Ha solo 24 anni e sarà alla seconda Olimpiade in carriera. Cosa si aspetta?
«Di essere più competitiva. A Londra avevo poca esperienza, era tutto nuovo, ho vissuto quei giorni con tanta intensità ma era come fossi nel paese dei balocchi. Ora ho fatto anche i mondiali di Pechino 2015, conosco le grandi competizioni e credo di essere più calma, ovvero presente e meno distratta oltre che più cosciente di me stessa. Voglio la finale dei 200 metri, voglio un posto tra le prime otto del mondo».
Nell’atletica c’è il razzismo?
«Credo che a nessuno importi del colore della tua pelle. Conta solo correre più forte o saltare o lanciare più dei tuoi avversari. Il bello dell’atletica è che da sempre è davvero globale.

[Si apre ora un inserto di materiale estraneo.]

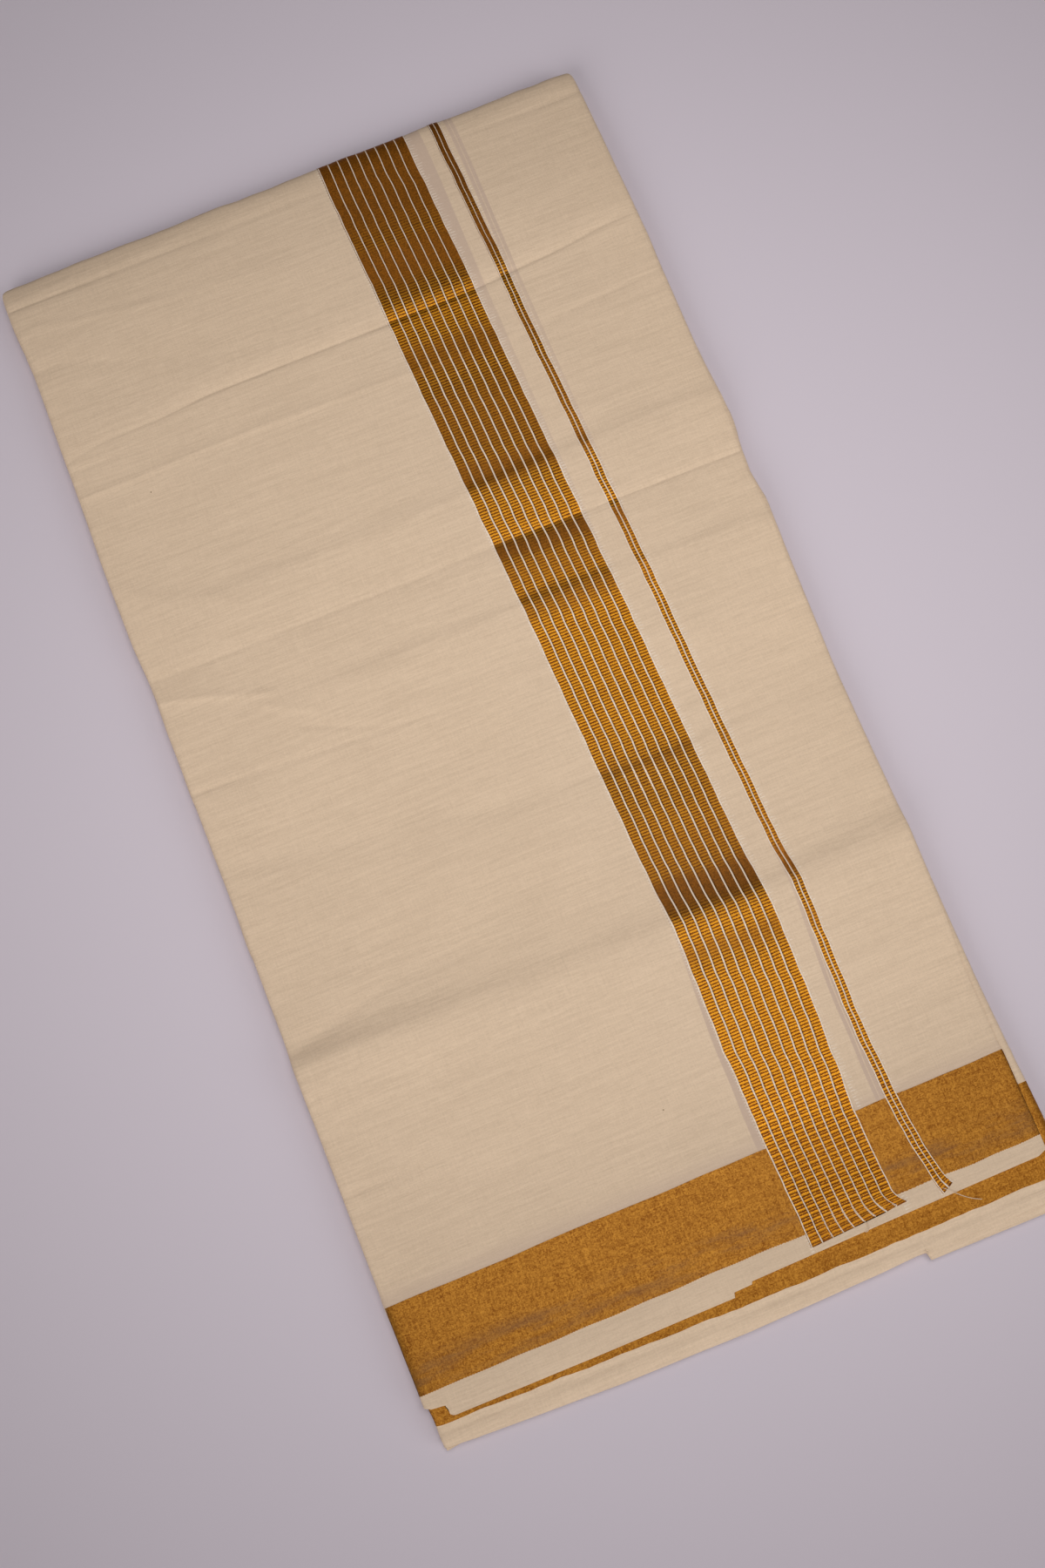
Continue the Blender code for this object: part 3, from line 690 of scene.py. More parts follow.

Ai mondiali o Olimpiadi ci sono oltre 200 Nazioni rappresentate. In Italia o qui negli Usa non ho mai avuto problemi di alcun tipo. Quello che conta è solo il cronometro, adoro l’atletica anche per questo».
Non ha paura che le sue avversarie potrebbero barare col doping?
«Credo non lo facciano. È difficile ora scappare ai controlli, siamo controllate fisicamente 24 ore al giorno. Dobbiamo costantemente aggiornare i nostri movimenti dichiarando dove dormiamo ogni notte e anche durante il giorno dove saremo e dove ci alleneremo. Alcune Nazioni hanno coperto i loro atleti fino a qualche tempo fa, ma ora credo non sia più possibile».